On top of all that, a few majors like English and History have a “reading week” with no classes at the start of each semester to give students a chance to get ahead of the course reading and be prepared for the upcoming lectures. I can say that I was academically productive that week, but I would be lying.
2. Lectures were pretty much optional.
I know that Bristol would never condone skipping class, but because I attended every single Literature IV lecture during my semester there, I am comfortable saying that my English lectures (not the discussions/tutorials or seminars) were unnecessary in terms of completing the course and getting a good grade.

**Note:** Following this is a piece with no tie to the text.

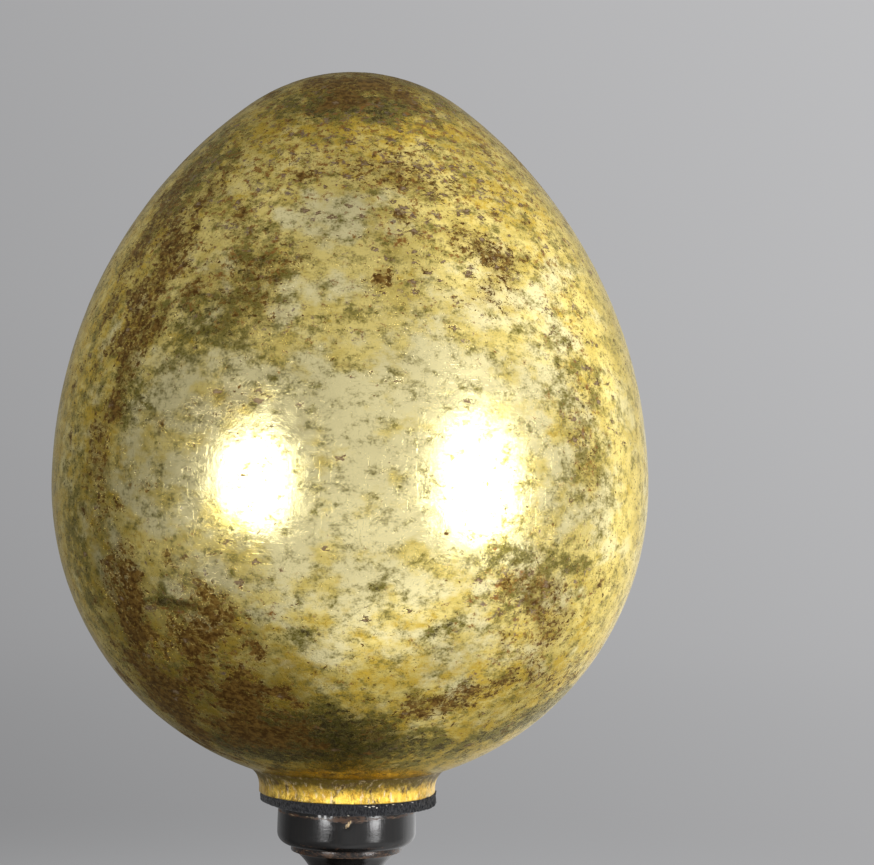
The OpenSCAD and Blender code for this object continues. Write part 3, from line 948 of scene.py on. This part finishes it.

Each lecture or couple of lectures was led by a different professor in the department with a theme loosely based on 19th-20th century British literature. Sometimes they lectured on texts from the syllabus, and sometimes they talked about something unrelated. They never shared information that would be useful for a future midterm or exam (not that I had those in Bristol – but more on that in difference #4).
I still went, though. It’s not that I wanted to be a star student, but because I only had one class a day, I would have felt completely useless if I skipped. It is called “studying” abroad, after all, even if the studying is minimal.
3. I had discussions (“tutorials”) in my professor’s (“tutor’s”) office.
This was more of a shock to me because I came from a very large public university where my English discussions had an average of 30 people per section. My tutorial was made of only 8 people and we sat in a circle of chairs in my tutor’s office. Because of the small size, there was absolutely no way to hide, something that is easy to do in large classes. Every member of the tutorial was expected to have at least three discussion points/quotes prepared each week, should the discussion ever die or slow down. Being a normally quiet person in class, this was a huge challenge for me, but was ultimately beneficial as I tried to hold my own amongst a group of very intelligent-sounding British students (it’s the accents).
4. I was required to include extra (like ten) sources in my essays.
The feedback I received on my first essay was good, but I was marked down because of my Works Cited section. All I had cited was the actual text I examined, so when I received the paper back from my professor, there was a big handwritten “DISAPPOINTED” in the empty space of my Bibliography. At Berkeley, I learned that when analyzing a piece, all you need in order to extract meaning is the text itself – this could actually be seen as the purest form of analysis as it isn’t influenced by outside sources.
In the UK, I was expected to have at least ten outside sources used and cited in my essays. I personally couldn’t wrap my head around the point of it, but like the English major I was, I made connections (BS-ed) and had a full page of sources on my next essay. I got a much better grade that time.
5. I had only two essays per class and no finals.
Speaking of coursework, I had two essays – one 2,000 word and one 4,000 word – per class, due at the middle and end of the semester. The experience of writing them was the same as writing them at home. Spending two weeks umm-ing and ahh-ing about which book to write about, setting unrealistic goals for first, second, and third drafts, writing something mediocre just to feel accomplished, scrapping my original idea a few days before the due date, and spending hours in frustration and delirium until I suddenly have 4,000 words on my Word document. The only difference may have been being self-conscious about my very American way of spelling certain words and wondering if I should edit them or leave them in an attempt for sympathy points.
Turning in the essays was also a struggle. Instead of sending a digital copy or printing a single copy to give to my professor at the beginning of class, ALL English majors had to turn in their papers on the same day at the English department. I needed to print three copies of my paper, fill out three different cover sheets, and hope that I did everything correctly.
There was nothing to really complain about, though. My second and last papers were due during the last week of instruction, so while my friends finished class and went right into finals mode, I got to do some extra traveling and enjoy my final month abroad without the pressures of school.
Although certain things like essay format, discussion size, and having to print multiple copies of my papers were different for me, the lack of class hours and exams was a huge plus during my semester abroad. I still stressed as any university student does, but the overall workload and level was absolutely manageable. If you’re concerned that the workload may be more difficult in another country, don’t worry. If you’re already diligent and proactive enough to want to apply and study abroad, I say that you’ll be more than fine in your classes there.